(Rows from a 3D modeling dataset)
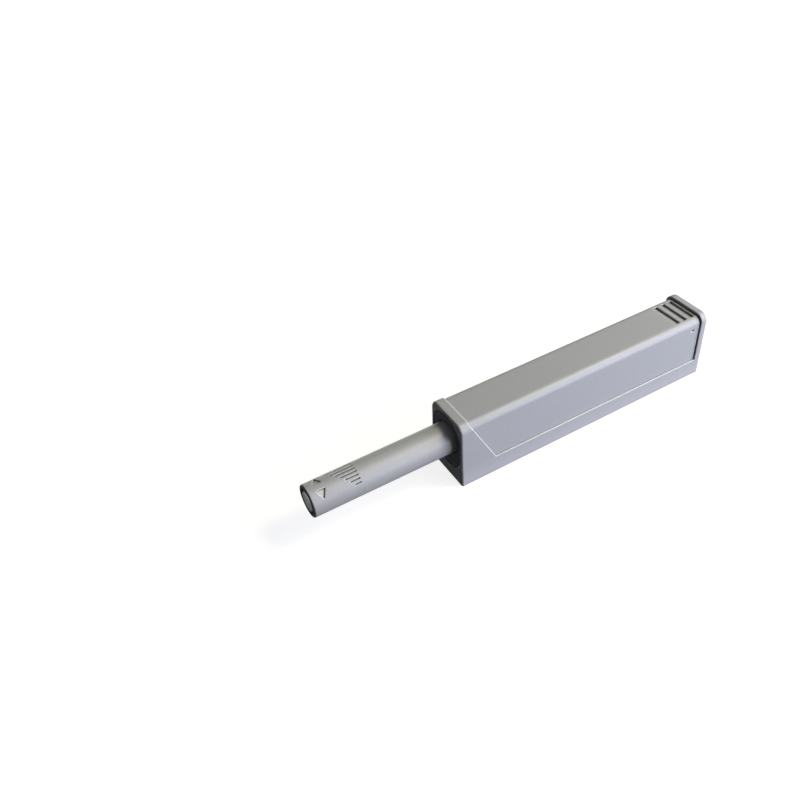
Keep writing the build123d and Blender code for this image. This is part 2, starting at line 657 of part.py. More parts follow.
def retaining_clip():
    """Open clip in the groove at the front of the spigot."""
    rear = STEM_FRONT - RING_GAP - RING_LENGTH - DISC_HEIGHT - RING_GAP
    clip = bar(RING_RADIUS - 2 * RING_GAP, rear - CLIP_THICKNESS, rear)
    clip -= bar(CLIP_GROOVE + ROD_FIT, rear - CLEAR, rear + CLEAR)
    mouth = (-CLIP_MOUTH / 2, CLIP_MOUTH / 2)
    return clip - box(mouth, (rear - CLEAR, rear + CLEAR), (AXIS_Z, AXIS_Z + RING_RADIUS))


def threaded_insert():
    """Nut pressed into the plunger's rear end, running on the stem."""
    rear = PLUNGER_END - INSERT_SETBACK
    nut = bar(KEY_RADIUS - ROD_FIT, rear - INSERT_LENGTH, rear)
    return nut - bar(STEM_RADIUS + STEM_FIT, rear - INSERT_LENGTH - CLEAR, rear + CLEAR)


def ray_marks():
    """Grooves along the plunger, all ending on one ring and growing longer round it."""
    cuts = []
    for index in range(RAY_COUNT):
        length = RAY_SHORTEST + index * RAY_GROWTH
        groove = box(
            (-RAY_WIDTH / 2, RAY_WIDTH / 2), (TIP + RAY_END - length, TIP + RAY_END),
            (PLUNGER_RADIUS - MARK_DEPTH, PLUNGER_RADIUS + CLEAR),
        )
        cuts.append(Pos(0, 0, AXIS_Z) * Rot(0, RAY_START - index * RAY_PITCH, 0) * groove)
    return cuts


def arrow_marks():
    """Two triangles that point round the plunger, one each way, with floors that fall to the rear."""
    middle = radians(ARROW_SWEEP) * PLUNGER_RADIUS / 2
    base_y = TIP + ARROW_BASE
    rear_y = base_y + ARROW_SPAN
    shell = turned(
        (PLUNGER_RADIUS - ARROW_SHALLOW, base_y), (PLUNGER_RADIUS + CLEAR, base_y),
        (PLUNGER_RADIUS + CLEAR, rear_y), (PLUNGER_RADIUS - ARROW_DEPTH, rear_y), z=0.0,
    )
    cuts = []
    for side in (-1, 1):
        head = Polygon(
            (-side * middle, base_y), (side * middle, base_y + ARROW_SPAN / 2), (-side * middle, rear_y),
            align=None,
        )
        wedge = along_z(head, CUP_RADIUS / 2, PLUNGER_RADIUS + CLEAR)
        turn = ARROW_CENTRE + side * (ARROW_GAP + ARROW_SWEEP / 2)
        cuts.append(Pos(0, 0, AXIS_Z) * Rot(0, turn, 0) * (wedge & shell))
    return cuts


def plunger_tube():
    """The plunger: seat for the cup at its tip, web, long bore with key grooves to the rear."""
    seat = TIP + CUP_DEPTH
    web = seat + TIP_WEB
    tube = turned(
        (CUP_RADIUS, TIP), (PLUNGER_RADIUS - TIP_ROUND, TIP),
        (PLUNGER_RADIUS - TIP_SHOULDER, TIP + TIP_SHOULDER), (PLUNGER_RADIUS, TIP + TIP_ROUND),
        (PLUNGER_RADIUS, PLUNGER_END), (PLUNGER_BORE, PLUNGER_END),
        (PLUNGER_BORE, web), (VENT_RADIUS, web), (VENT_RADIUS, seat), (CUP_RADIUS, seat),
    )
    for slab in key_bars(KEY_RADIUS, KEY_WIDTH, PLUNGER_END - KEY_RUN, PLUNGER_END + CLEAR):
        tube -= slab
    tube -= bar(KEY_RADIUS, PLUNGER_END - INSERT_LENGTH - INSERT_SETBACK, PLUNGER_END + CLEAR)
    tube -= ray_marks()
    return tube - arrow_marks()


def magnet_cup():
    """Steel cup that carries the magnet."""
    front = TIP + CUP_RECESS
    rear = TIP + CUP_DEPTH - CUP_FIT
    outer = CUP_RADIUS - CUP_FIT
    inner = outer - CUP_WALL
    floor = rear - CUP_FLOOR
    return turned((inner, front), (outer, front), (outer, rear), (0, rear), (0, floor), (inner, floor))


def tip_magnet():
    """Disc magnet on the cup's floor."""
    rear = TIP + CUP_DEPTH - CUP_FIT - CUP_FLOOR
    magnet = bar(CUP_RADIUS - 2 * CUP_FIT - CUP_WALL, rear - MAGNET_LENGTH, rear)
    return chamfer(magnet.edges().group_by(Axis.Y)[0], MAGNET_RECESS / 2)


PIECES = (
    mounting_plate, housing_cover, cartridge_sleeve, end_plug, pivot_pin, follower_leaf, guide_rod,
    spring_seat, ejector_spring, buffer_ring, follower_arm, follower_peg, cam_carriage, disc_spring,
    retaining_clip, detent_ring, threaded_insert, plunger_tube, magnet_cup, tip_magnet,
)

os.makedirs("parts", exist_ok=True)
for piece in PIECES:
    export_step(piece(), f"parts/{piece.__name__}.step")
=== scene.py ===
"""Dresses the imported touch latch: finishes for its moulded, metal and rubber pieces, a wound
ejector spring, the pole disc on the magnet, and the studio it is looked at in.

Run as a script inside Blender. Sizes are in metres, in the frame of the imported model.
"""

import math
from collections import namedtuple

import bpy
import numpy as np
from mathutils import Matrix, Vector


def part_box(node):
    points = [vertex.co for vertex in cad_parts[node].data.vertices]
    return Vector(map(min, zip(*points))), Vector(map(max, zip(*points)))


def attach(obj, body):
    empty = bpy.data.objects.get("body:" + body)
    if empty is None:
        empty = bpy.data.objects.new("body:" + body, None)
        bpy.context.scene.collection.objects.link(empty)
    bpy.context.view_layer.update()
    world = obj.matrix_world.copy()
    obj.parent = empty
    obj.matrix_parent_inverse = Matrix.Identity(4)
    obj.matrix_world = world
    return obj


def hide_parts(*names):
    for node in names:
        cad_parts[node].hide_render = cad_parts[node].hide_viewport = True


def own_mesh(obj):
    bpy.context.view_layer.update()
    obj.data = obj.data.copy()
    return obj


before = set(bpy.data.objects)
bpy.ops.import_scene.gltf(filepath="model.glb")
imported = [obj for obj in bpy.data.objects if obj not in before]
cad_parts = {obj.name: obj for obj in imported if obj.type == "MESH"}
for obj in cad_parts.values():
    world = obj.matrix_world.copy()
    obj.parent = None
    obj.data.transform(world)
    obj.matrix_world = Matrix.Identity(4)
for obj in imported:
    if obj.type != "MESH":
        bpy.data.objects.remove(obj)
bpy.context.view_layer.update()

bl_info = {
    "name": "Touch latch dressing",
    "version": (1, 0, 0),
    "blender": (4, 5, 0),
    "location": "View3D > Sidebar > Touch latch",
    "description": "Finishes, spring and studio for a packed push-to-open touch latch",
    "category": "Object",
}

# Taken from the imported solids: the spring's room and rest length, the plunger's end and the magnet.
SPRING_LOW, SPRING_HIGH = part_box("ejector_spring")
SPRING_CENTRE = (SPRING_LOW + SPRING_HIGH) / 2
SPRING_REST = SPRING_HIGH[1] - SPRING_LOW[1]
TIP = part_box("plunger_tube")[0][1]
MAGNET_LOW, MAGNET_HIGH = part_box("tip_magnet")

# Scale of the lines of metal along X, Y and Z, where a small number draws them out: drawn along Y,
# turned about Y, and even.
ALONG, ROUND, EVEN = (1.0, 0.06, 1.0), (0.1, 1.0, 0.1), (1.0, 1.0, 1.0)

# An end of a moulded piece that has another tone: the axis, the two places between which it
# fades out, its share of the base colour, and the least roughness there.
Band = namedtuple("Band", "axis full gone share dull")


def colour(name, text, default):
    """A colour property."""
    return bpy.props.FloatVectorProperty(
        name=name, description=text, default=default, size=3, min=0.0, max=1.0, subtype="COLOR"
    )


def length(name, text, default):
    """A length property, in metres."""
    return bpy.props.FloatProperty(
        name=name, description=text, default=default, min=0.0, precision=5,
        subtype="DISTANCE", unit="LENGTH",
    )


def factor(name, text, default):
    """A share from 0 to 1."""
    return bpy.props.FloatProperty(
        name=name, description=text, default=default, min=0.0, max=1.0, subtype="FACTOR"
    )


def power(name, text, default):
    """The power of a lamp, in watts."""
    return bpy.props.FloatProperty(name=name, description=text, default=default, min=0.0, unit="POWER")


def point(name, text, default):
    """A point, in metres."""
    return bpy.props.FloatVectorProperty(
        name=name, description=text, default=default, size=3, subtype="TRANSLATION", unit="LENGTH"
    )


def amount(name, text, default, least=0.0):
    """A plain number."""
    return bpy.props.FloatProperty(name=name, description=text, default=default, min=least)


class LatchPlastics(bpy.types.PropertyGroup):
    """Colours and surface of the moulded pieces and the rubber ring"""

    housing: colour("Housing", "Silver-grey moulded housing", (0.350, 0.352, 0.358))
    plate: colour("Plate", "Pale grey moulded mounting plate", (0.430, 0.440, 0.435))
    plunger: colour("Plunger", "Mid grey moulded plunger", (0.322, 0.322, 0.322))
    # Near black, in part painted shade: it makes the mouth read as deep shade.
    cartridge: colour("Cartridge", "Dark sleeve and rear plug", (0.024, 0.026, 0.034))
    carriage: colour("Carriage", "Natural acetal of the cam carriage and click ring", (0.560, 0.545, 0.500))
    rubber: colour("Rubber", "Black buffer ring", (0.016, 0.016, 0.017))
    grain: length("Grain", "Size of the spark-eroded mould grain", 0.00016)
    grain_depth: length("Grain depth", "Height of the mould grain", 0.000012)
    bloom: length("Bloom", "Size of the powdery bloom on rubber", 0.0006)
    bloom_depth: length("Bloom depth", "Height of the bloom", 0.00001)
    cloud: length("Cloud", "Size of the faint cloudiness of moulded faces", 0.009)
    # Painted highlight: width of the lighter band of colour along convex moulded edges, standing in for the
    # light they catch.
    edge: length("Edge", "Width of the rubbed bright line along moulded edges", 0.00042)
    # Painted shade: reach of the darkening of inside corners, standing in for the shade that falls in them.
    corner_shade_reach: length("Crease", "Reach of the dust that darkens inside corners", 0.00042)
    # Painted light: height up to which the housing's foot is made paler, standing in for light thrown up from
    # the floor.
    border: length("Border", "Height of the paler band round the foot of the housing", 0.0060)
    # Length over which the plunger's end is made near black and dull.
    dark_end_length: length("Scuff", "Length of the dark scuffed end of the plunger", 0.00042)


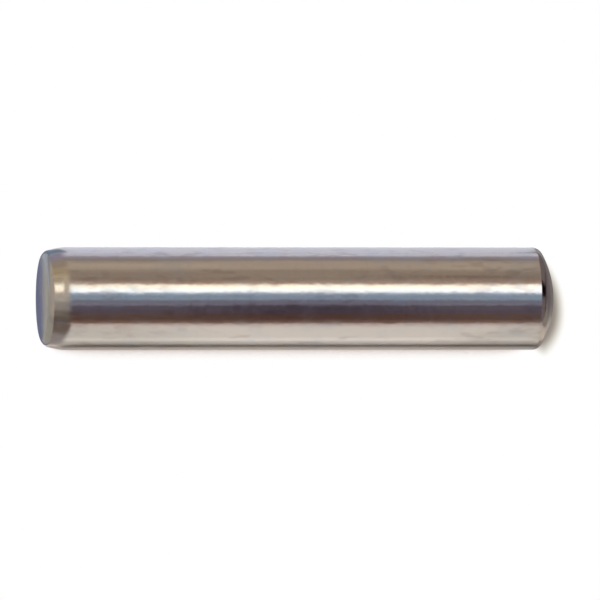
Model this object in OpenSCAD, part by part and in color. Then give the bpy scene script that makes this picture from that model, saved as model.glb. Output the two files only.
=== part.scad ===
// Ground steel dowel pin, turned as one solid piece.
// It stands on its flat lead end: z = 0 is that face, and +Z runs along the axis to the crown.

/* [Pin] */
// Diameter of the ground shank
pin_d = 6.35; // [3:0.05:11]
// Length over both ends
pin_l = 32; // [8:0.25:75]

/* [Lead end] */
// Length of the tapered lead, along the axis
lead_l = 1.2; // [0.8:0.05:3]
// Slope of the lead off the axis, in degrees
lead_angle = 13; // [4:1:18]
// Radius of the tumbled edge between the end face and the lead
lead_edge_r = 0.5; // [0.05:0.05:0.7]
// Radius that runs the lead into the shank
lead_blend_r = 3; // [0.5:0.1:5]

/* [Crowned end] */
// Radius of the crown, struck from the pin's axis
crown_r = 5.8; // [3.5:0.1:14]
// Radius of the broken edge between the crown and the shank
crown_edge_r = 0.6; // [0.05:0.05:0.8]

/* [Hidden] */

steel = [0.63, 0.61, 0.58];
pin_r = pin_d / 2;
// Steps in each small radius, and how finely a preview draws the turned surfaces
arc_steps = 6;
$fn = 144;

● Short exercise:
Take the line containing "floor), (inner, floor))" and the line containing "if empty is". Write out both and all lines between, exactly, and nothing more.

● Output of the exercise:
    return turned((inner, front), (outer, front), (outer, rear), (0, rear), (0, floor), (inner, floor))


def tip_magnet():
    """Disc magnet on the cup's floor."""
    rear = TIP + CUP_DEPTH - CUP_FIT - CUP_FLOOR
    magnet = bar(CUP_RADIUS - 2 * CUP_FIT - CUP_WALL, rear - MAGNET_LENGTH, rear)
    return chamfer(magnet.edges().group_by(Axis.Y)[0], MAGNET_RECESS / 2)


PIECES = (
    mounting_plate, housing_cover, cartridge_sleeve, end_plug, pivot_pin, follower_leaf, guide_rod,
    spring_seat, ejector_spring, buffer_ring, follower_arm, follower_peg, cam_carriage, disc_spring,
    retaining_clip, detent_ring, threaded_insert, plunger_tube, magnet_cup, tip_magnet,
)

os.makedirs("parts", exist_ok=True)
for piece in PIECES:
    export_step(piece(), f"parts/{piece.__name__}.step")
=== scene.py ===
"""Dresses the imported touch latch: finishes for its moulded, metal and rubber pieces, a wound
ejector spring, the pole disc on the magnet, and the studio it is looked at in.

Run as a script inside Blender. Sizes are in metres, in the frame of the imported model.
"""

import math
from collections import namedtuple

import bpy
import numpy as np
from mathutils import Matrix, Vector


def part_box(node):
    points = [vertex.co for vertex in cad_parts[node].data.vertices]
    return Vector(map(min, zip(*points))), Vector(map(max, zip(*points)))


def attach(obj, body):
    empty = bpy.data.objects.get("body:" + body)
    if empty is None:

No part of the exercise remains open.